Nel discorso scritto, che si dà per letto, cioè si cita come se fosse stato pronunciato, il Papa aveva raccontato un breve aneddoto su una lettera che gli è arrivata dall'Argentina, da Nico, un ragazzo disabile di 16 anni. Il ragazzo, che ha chiesto ai suoi genitori di scrivere per lui che non può farlo, visto che il Papa ha chiesto di pregare per lui, si è rivolto al suo angelo custode, che si chiama Eusebio e lo ha pregato di avere cura anche di papa Francesco: "Sa farlo molto bene visto che si occupa di me da quando ero piccolo e quando non ho sonno viene a giocare con me", gli ha scritto il ragazzo. "In questa lettera", ha scritto il Papa, "nel cuore di questo ragazzo c’è la bellezza, l’amore, la poesia di Dio. Dio che si rivela a chi ha il cuore semplice, ai piccoli, agli umili, a chi noi spesso consideriamo ultimi, anche a voi, cari amici: quel ragazzo quando non riesce ad addormentarsi gioca con il suo Angelo Custode; è Dio che scende a giocare con lui".

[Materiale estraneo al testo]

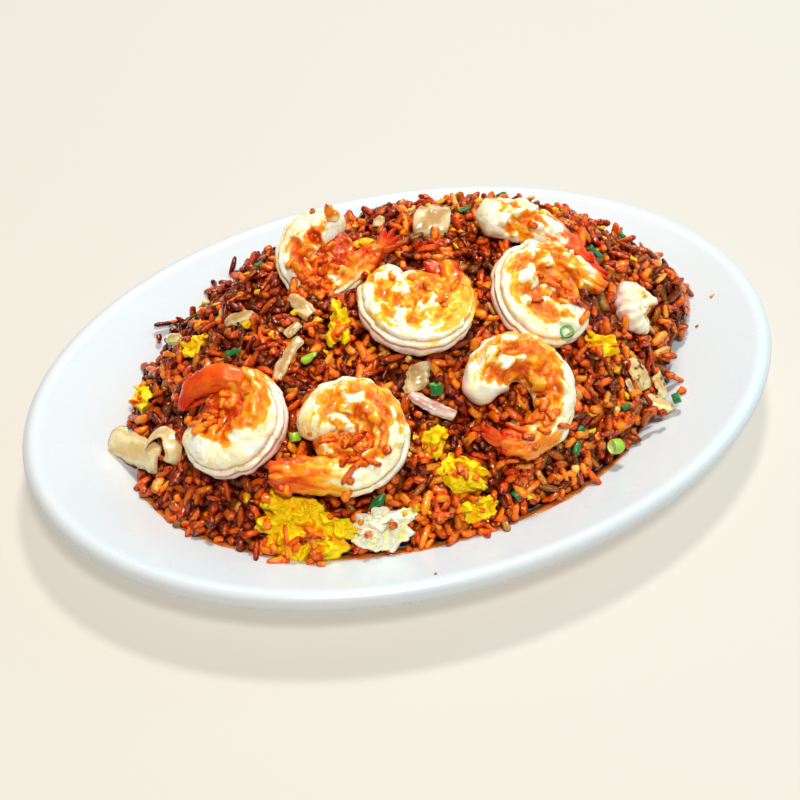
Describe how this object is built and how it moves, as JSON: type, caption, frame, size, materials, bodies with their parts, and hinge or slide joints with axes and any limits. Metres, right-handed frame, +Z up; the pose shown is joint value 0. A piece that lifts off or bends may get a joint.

Il Papa non ha perso occasione per tornare a soffermarsi anche sulla cultura dello scarto "che è opposta alla cultura dell’accoglienza. E le vittime della cultura dello scarto sono proprio le persone più deboli, più fragili. In questa Casa invece vedo in azione la cultura dell’accoglienza. Certo, anche qui non sarà tutto perfetto, ma si collabora insieme per la vita dignitosa di persone con gravi difficoltà. Grazie per questo segno di amore che ci offrite: questo è il segno della vera civiltà, umana e cristiana! Mettere al centro dell’attenzione sociale e politica le persone più svantaggiate! A volte invece le famiglie si trovano sole nel farsi carico di loro. Che cosa fare? Da questo luogo in cui si vede l’amore concreto, dico a tutti: moltiplichiamo le opere della cultura dell’accoglienza, opere anzitutto animate da un profondo amore cristiano, amore a Cristo Crocifisso, alla carne di Cristo, opere in cui si uniscano la professionalità, il lavoro qualificato e giustamente retribuito, con il volontariato, un tesoro prezioso".